Tuesday, July 26, 2011

Public Records Request of July 22, 2011: Debra Brown; Zamar, Inc.; Josh Brown; Lampkin’s Creative Arts 4 All; Joseph A. "Joe" Gibbons

Chris Talmadge
City Clerk's Office
City of Hallandale Beach
400 S. Federal Highway
Hallandale Beach, FL 33009

July 22, 2011

Dear Mr.

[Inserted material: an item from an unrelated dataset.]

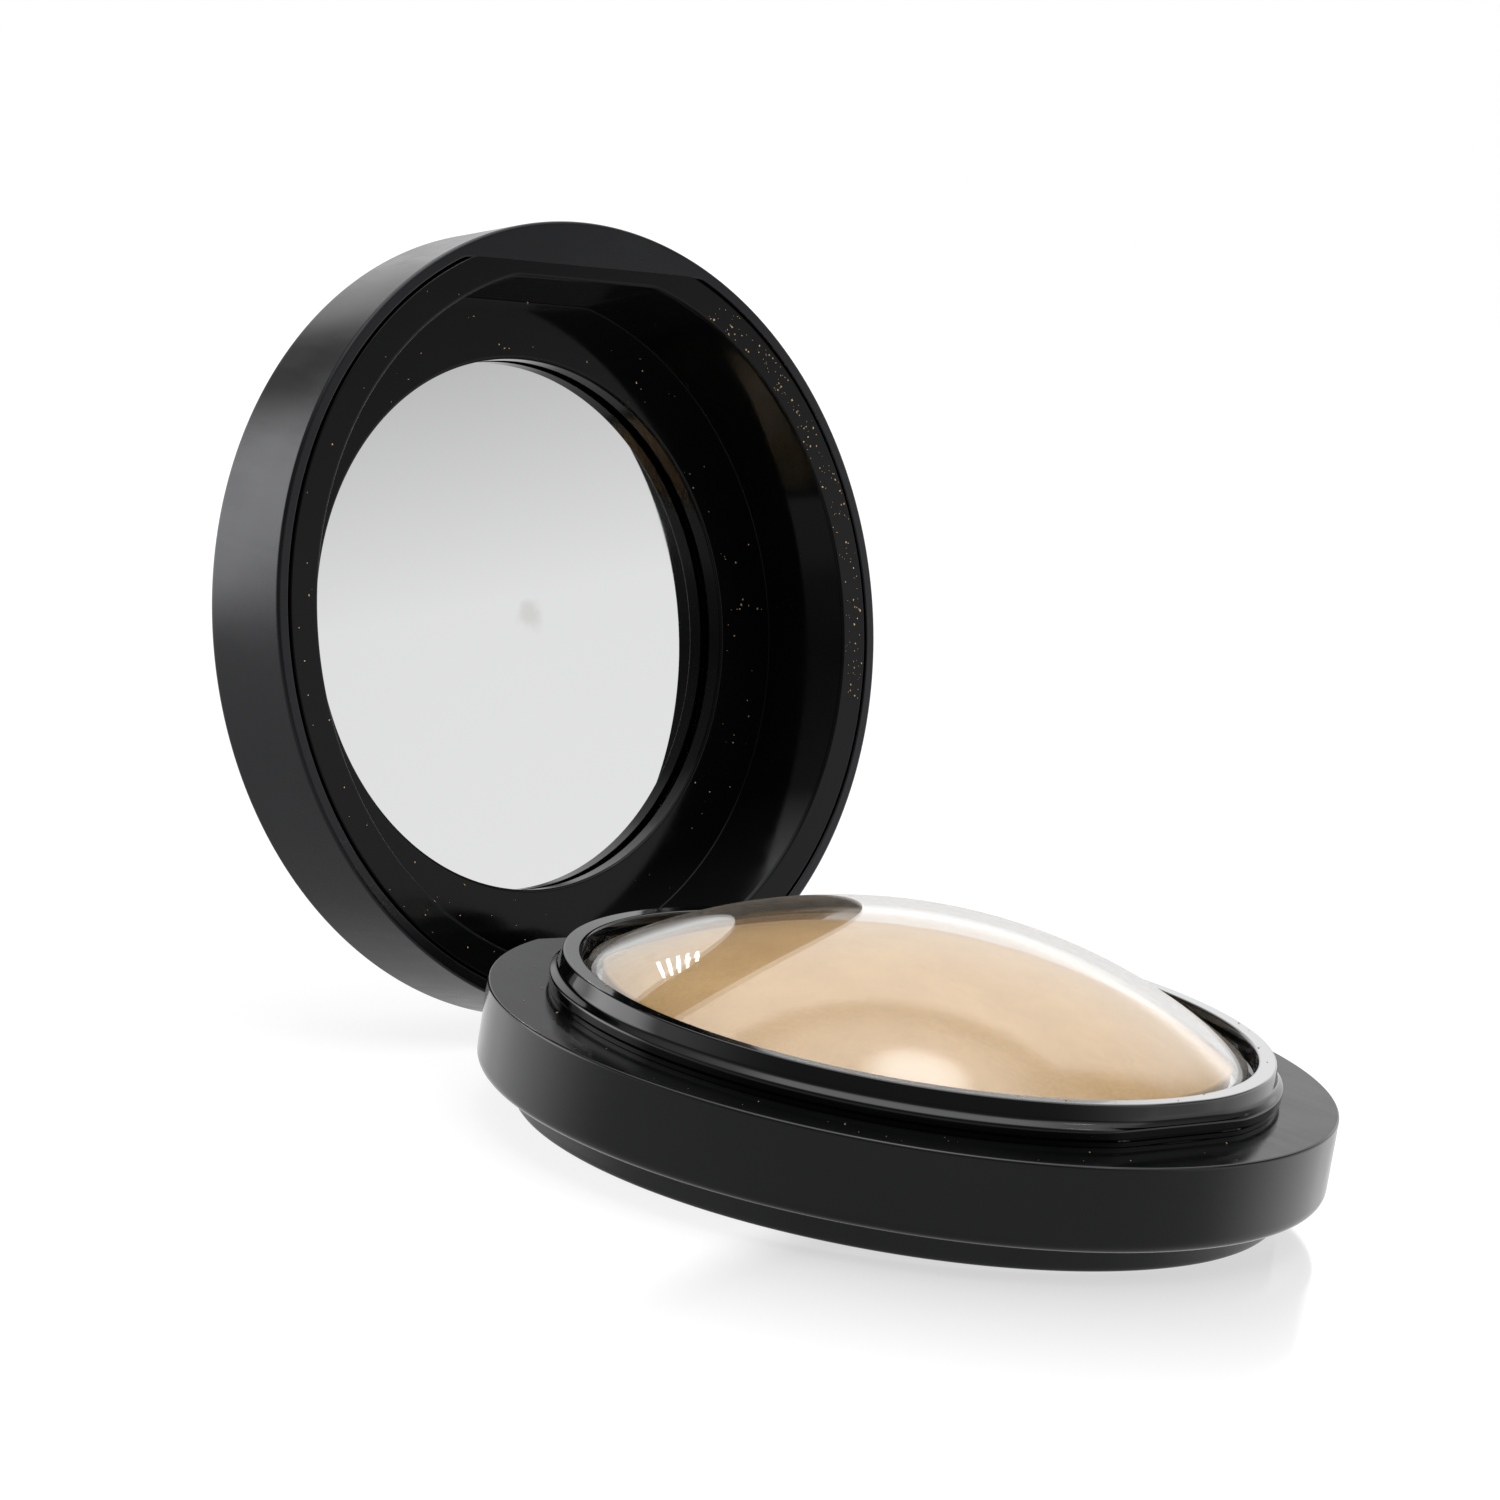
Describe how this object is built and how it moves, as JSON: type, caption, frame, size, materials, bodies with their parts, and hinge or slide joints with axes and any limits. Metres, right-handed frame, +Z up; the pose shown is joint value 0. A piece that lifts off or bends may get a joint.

Talmadge:

I am writing you today to formally request the following public documents be made available for my inspection.

Any and all documents, including emails, letters, reports, contract, grant applications, loan applications, citations, RFPs, MOUs, to-and-from the City of Hallandale Beach and/or its CRA, its elected officials, managers, city employees, contractors or agents, and the following individuals and entities for the years 2008 to the present day, July 22, 2011:

1.) Debra Brown

2.) Zamar, Inc.

3.) Josh Brown

4.) The individuals and entity aka/dba Lampkin’s Creative Arts 4 All,
222 S. Dixie Highway, Hallandale Beach, FL 33009

5.) Joseph "Joe" Gibbons, in his capacity as a resident or taxpayer in the State of Florida.
Be sure to include ANY and ALL street addresses in the State of Florida used by Gibbons in any documents sent to him or received from him.

I request that if electronic copies exist, they be made available to me in that format.

Please be sure to detail any proscribed fees associated with this request.

I can be reached at the above email address if you have any further questions about this specific request.

Thank you in advance for your assistance in this matter.